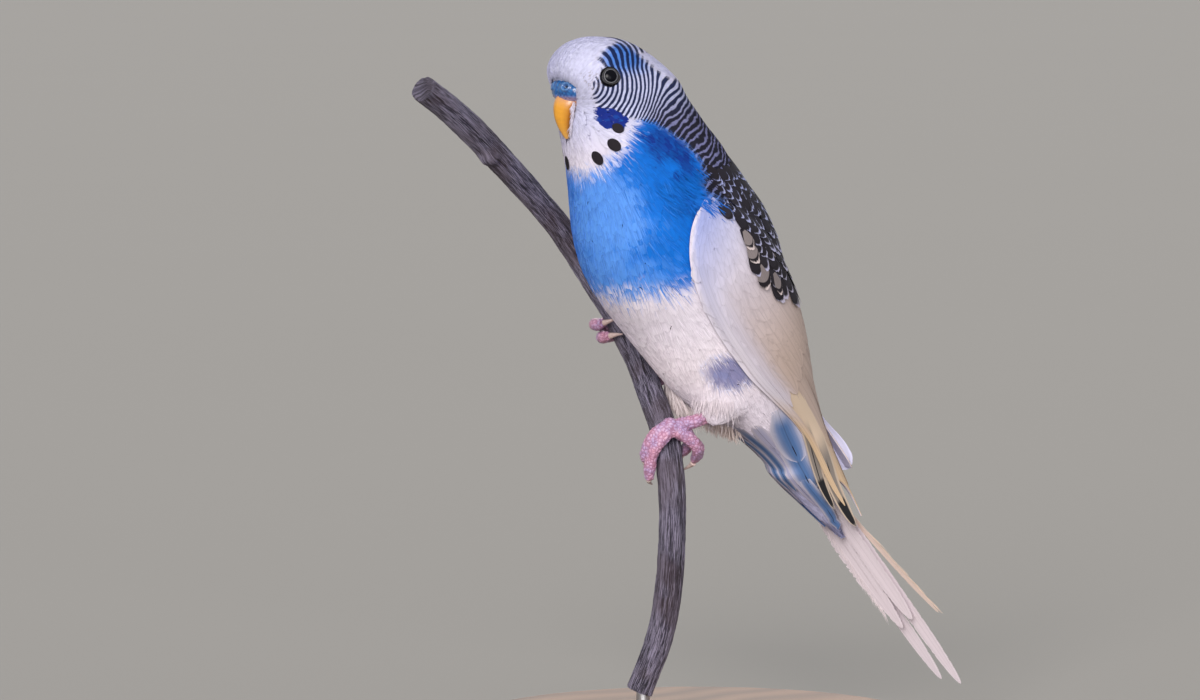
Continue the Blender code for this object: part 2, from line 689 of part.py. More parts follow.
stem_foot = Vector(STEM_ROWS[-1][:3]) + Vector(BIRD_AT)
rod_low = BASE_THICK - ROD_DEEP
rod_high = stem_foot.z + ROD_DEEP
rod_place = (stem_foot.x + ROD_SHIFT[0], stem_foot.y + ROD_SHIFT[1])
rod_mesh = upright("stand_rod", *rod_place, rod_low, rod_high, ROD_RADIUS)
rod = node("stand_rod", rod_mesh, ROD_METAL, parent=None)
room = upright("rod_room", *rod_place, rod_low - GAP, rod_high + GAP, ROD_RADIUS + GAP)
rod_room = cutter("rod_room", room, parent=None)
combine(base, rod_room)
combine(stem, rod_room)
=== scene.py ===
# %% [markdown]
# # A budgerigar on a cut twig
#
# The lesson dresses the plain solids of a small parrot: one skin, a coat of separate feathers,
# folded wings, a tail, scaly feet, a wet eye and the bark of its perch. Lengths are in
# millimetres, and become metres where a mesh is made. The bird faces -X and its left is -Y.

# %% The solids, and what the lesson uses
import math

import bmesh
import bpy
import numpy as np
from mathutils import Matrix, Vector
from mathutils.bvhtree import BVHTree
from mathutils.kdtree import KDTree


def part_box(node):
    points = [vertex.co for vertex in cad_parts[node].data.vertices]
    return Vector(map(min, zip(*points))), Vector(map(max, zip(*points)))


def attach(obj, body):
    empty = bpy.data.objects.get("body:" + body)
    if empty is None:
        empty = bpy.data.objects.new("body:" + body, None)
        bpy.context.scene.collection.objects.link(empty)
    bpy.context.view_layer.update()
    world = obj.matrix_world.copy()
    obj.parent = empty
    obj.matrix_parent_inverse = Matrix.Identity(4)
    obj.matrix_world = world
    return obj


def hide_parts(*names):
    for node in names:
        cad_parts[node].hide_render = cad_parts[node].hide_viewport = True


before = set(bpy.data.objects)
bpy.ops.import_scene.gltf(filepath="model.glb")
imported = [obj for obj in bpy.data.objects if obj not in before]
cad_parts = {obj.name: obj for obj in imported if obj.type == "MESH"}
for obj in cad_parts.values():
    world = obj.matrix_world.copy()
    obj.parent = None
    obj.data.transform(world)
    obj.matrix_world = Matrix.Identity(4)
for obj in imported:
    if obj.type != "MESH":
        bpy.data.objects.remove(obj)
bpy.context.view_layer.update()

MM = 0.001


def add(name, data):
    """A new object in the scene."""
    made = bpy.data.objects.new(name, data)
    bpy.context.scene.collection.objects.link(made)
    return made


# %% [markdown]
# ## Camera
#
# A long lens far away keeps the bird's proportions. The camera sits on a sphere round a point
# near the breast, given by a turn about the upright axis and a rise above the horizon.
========
● WHAT TO PRODUCE:
Count every line above that holds the string "return" and give the total, nothing more.

● REPLY TO THE TASK:
3